The movie is pure romantic melodrama. The fun of watching it is that it has three such great stars. No other silent film star had such a long acting career after the advent of talking films as Crawford. I never found her attractive but her large eyes work in silent films. Fairbanks shows he has all of the charm of his famous father. You also get to see La Rocque in his hey day. He is almost more famous for William Holden’s line in Sunset Blvd, where he talks of the pool that Rod La Rocque and Vilma Banky (La Rocque’s real life wife) swam in "...ten thousand midnights ago", than he is for his acting.
Joan Crawford and Rod La Rocque in Our Modern Maidens.
After the success of Our Dancing Daughters, MGM came up with this similarly titled movie (although other than starring Joan Crawford it has nothing to do with that picture).
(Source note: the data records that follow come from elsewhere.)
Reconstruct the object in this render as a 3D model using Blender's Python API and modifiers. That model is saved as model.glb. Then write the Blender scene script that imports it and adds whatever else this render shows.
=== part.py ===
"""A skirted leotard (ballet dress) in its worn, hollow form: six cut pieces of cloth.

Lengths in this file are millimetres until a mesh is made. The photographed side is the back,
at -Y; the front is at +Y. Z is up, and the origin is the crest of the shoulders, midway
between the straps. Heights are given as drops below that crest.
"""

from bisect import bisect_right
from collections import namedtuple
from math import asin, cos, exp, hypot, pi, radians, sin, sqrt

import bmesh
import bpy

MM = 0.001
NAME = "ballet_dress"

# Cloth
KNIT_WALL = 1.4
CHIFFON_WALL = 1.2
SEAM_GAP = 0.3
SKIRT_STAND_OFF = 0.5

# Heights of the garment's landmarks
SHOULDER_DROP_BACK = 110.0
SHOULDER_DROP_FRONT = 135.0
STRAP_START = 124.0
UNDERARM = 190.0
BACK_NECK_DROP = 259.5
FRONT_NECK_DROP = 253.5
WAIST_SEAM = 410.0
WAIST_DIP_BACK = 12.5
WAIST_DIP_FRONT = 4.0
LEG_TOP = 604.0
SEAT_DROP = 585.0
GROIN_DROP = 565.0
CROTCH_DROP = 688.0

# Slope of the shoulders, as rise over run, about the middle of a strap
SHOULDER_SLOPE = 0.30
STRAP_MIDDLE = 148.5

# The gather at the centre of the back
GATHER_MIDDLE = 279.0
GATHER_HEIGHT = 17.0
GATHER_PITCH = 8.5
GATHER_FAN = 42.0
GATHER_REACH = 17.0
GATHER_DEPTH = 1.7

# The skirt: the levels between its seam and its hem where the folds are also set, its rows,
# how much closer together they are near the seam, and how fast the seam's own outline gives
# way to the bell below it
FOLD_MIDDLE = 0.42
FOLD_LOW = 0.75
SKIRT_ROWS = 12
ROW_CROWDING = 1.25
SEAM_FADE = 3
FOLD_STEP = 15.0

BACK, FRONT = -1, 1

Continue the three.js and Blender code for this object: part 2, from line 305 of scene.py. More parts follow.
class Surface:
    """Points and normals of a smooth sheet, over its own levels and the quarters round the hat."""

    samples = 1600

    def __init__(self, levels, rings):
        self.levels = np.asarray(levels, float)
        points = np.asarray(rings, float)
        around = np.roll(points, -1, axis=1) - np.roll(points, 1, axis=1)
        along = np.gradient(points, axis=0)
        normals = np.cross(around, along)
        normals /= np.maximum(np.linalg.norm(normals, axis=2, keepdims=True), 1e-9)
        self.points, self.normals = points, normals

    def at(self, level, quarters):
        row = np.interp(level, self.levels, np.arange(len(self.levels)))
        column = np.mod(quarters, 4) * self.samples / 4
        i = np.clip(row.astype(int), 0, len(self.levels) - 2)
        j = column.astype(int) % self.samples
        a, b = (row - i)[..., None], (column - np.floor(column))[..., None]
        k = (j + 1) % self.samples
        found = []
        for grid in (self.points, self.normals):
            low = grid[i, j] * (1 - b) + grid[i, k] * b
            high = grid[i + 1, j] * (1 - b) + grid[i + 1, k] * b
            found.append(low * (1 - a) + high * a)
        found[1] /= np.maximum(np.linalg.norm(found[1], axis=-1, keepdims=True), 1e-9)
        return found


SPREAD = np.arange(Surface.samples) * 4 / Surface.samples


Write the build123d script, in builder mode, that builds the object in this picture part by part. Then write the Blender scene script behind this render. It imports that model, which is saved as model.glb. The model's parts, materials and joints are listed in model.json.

They used the publicity surrounding the wedding of Crawford and Fairbanks to promote it.
As Eric said no other silent star's reign as a leading lady lasted as long in talking pictures as Joan Crawford's. By the end of the silent era (this was her last silent movie) she was already getting billed above the title and would remain a star of the first magnitude until her final movie appearance in Trog in 1970.
Our Modern Maidens epitomizes the reckless Jazz Age. It hit theaters a little over a month before the Stock Market Crash of 1929 brought an abrupt end to the decade long party that was the Roaring Twenties. Sound and the Great Depression had arrived. But for the carefree moment, Joan Crawford was at the height of her flapper period. She looks a bit like Gloria Swanson here but behaves like Clara Bow.
Douglas Fairbanks Jr. has one scene where he does impressions of famous silent matinee idols. Although most modern audiences may not recognize them, in 1929 his impersonations of John Barrymore from Dr. Jekyll and Mr. Hyde, John Gilbert from The Big Parade, and – of course – his father as Robin Hood would've been instantly recognizable crowd-pleasers to audiences.
Although it's a silent picture there are some sound effects and a radio announcer's voice is heard a few times. The plot is fairly simple but the cast gives it their all. Crawford is vivaciousness personified while a pre-mustached Fairbanks is the ideal exuberant youth. Rod La Rocque is swarthy and dashing, and Anita Page exudes wide-eyed innocence.
Although essentially a drama there are some lighter moments. During a scene on a train a porter carrying a tray of drinks enters a car full of young people and announces, “Lunch is poured!” Keep in mind this was during prohibition. And although silent movies are not usually referred to as pre-code the morality on display here would never have gotten past censors just a few years later.
Our Modern Maidens is far from a great movie but it is a great time capsule of the tail end of a truly memorable era.
Rod La Rocque and Joan Crawford in Our Modern Maidens.
Crawford's Billie Brown is what F. Scott Fitzgerald would have called "a real Jazz Baby." Her bobbed hair, short skirts, carefree attitude and recklessness in love make her the quintessential flapper. Her fall from grace and the abrupt end to her hard partying lifestyle foreshadows the end of the decade.
As Patrick said, the plot is very similar in tone and style to those pre-code talkies that helped usher in the era of censorship in Hollywood. Crawford does a dance in a tiny little outfit that is basically a bikini top and skirt. And even more shocking for the times is the acknowledgement of sex and (gasp) pregnancy, even if the writers do cleverly never come out and use the word. Also, of a more a subtle nature is the inclusion of a gay character. Again, it's never explicitly stated, but Billie's male friend who shows no interest in women sexually, but is quite friendly with them and who at one point is referred to as "precious", is obviously meant to be gay. These things, and the ending where Kentucky and Gil get to live happily ever after together even after having premarital sex, would never be allowed after the Code went into effect.
Like my brothers, I don't think the movie as a whole is much more than so-so melodrama. However, the character of Billie Brown is a great one. Her relationship with Glenn reminded me of Scarlett's relationship with Rhett, only 10 years before that classic couple appeared on screen. When he has her alone in his cabin and seems prepared to rape her, he instead breaks away and behaves coldly toward her. His good-bye when he leaves her would be echoed in the final scene of Gone with the Wind. Although, to be sure, I am not saying that this movie is in anyway in the same league with that classic.
As Patrick said, it may not be the most entertaining movie, but it is an interesting time capsule.